International Mathematics Competition
for University Students
2021

IMC2021: Day 2, Problem 7

Problem 7. Let \(\displaystyle D \subseteq \mathbb{C}\) be an open set containing the closed unit disk \(\displaystyle \{z\ :\ |z|\le 1\}\). Let \(\displaystyle f:D \to \mathbb{C}\) be a holomorphic function, and let \(\displaystyle p(z)\) be a monic polynomial. Prove that

\(\displaystyle \big|f(0)\big| \le \max_{|z|=1} \big|f(z)p(z)\big|. \)

Lars Hörmander

Solution.

Let \(\displaystyle q(z)=z^n \cdot \overline{p\left(1/\overline{z}\right)}\), or more explicitly, if

\(\displaystyle p(z) = z^n + a_{n-1}z^{n-1} + \dots + a_0,\)

let

\(\displaystyle q(z) = 1 + \overline{a_{n-1}} z + \dots + \overline{a_0} z^n. \)
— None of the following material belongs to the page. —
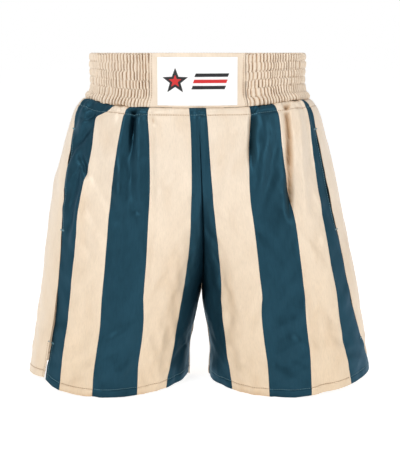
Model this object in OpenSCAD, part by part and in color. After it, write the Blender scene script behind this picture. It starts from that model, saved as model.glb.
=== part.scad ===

Note that for \(\displaystyle \vert z\vert=1\) we have \(\displaystyle 1/\overline{z}=z\) and hence \(\displaystyle \vert q(z)\vert=\vert p(z)\vert\). Hence by the maximum principle or the Cauchy formula for the product of \(\displaystyle f\) and \(\displaystyle q\), it follows that

\(\displaystyle |f(0)| = |f(0)q(0)| \le \max_{|z|=1} |f(z)q(z)| = \max_{|z|=1} |f(z)p(z)|. \)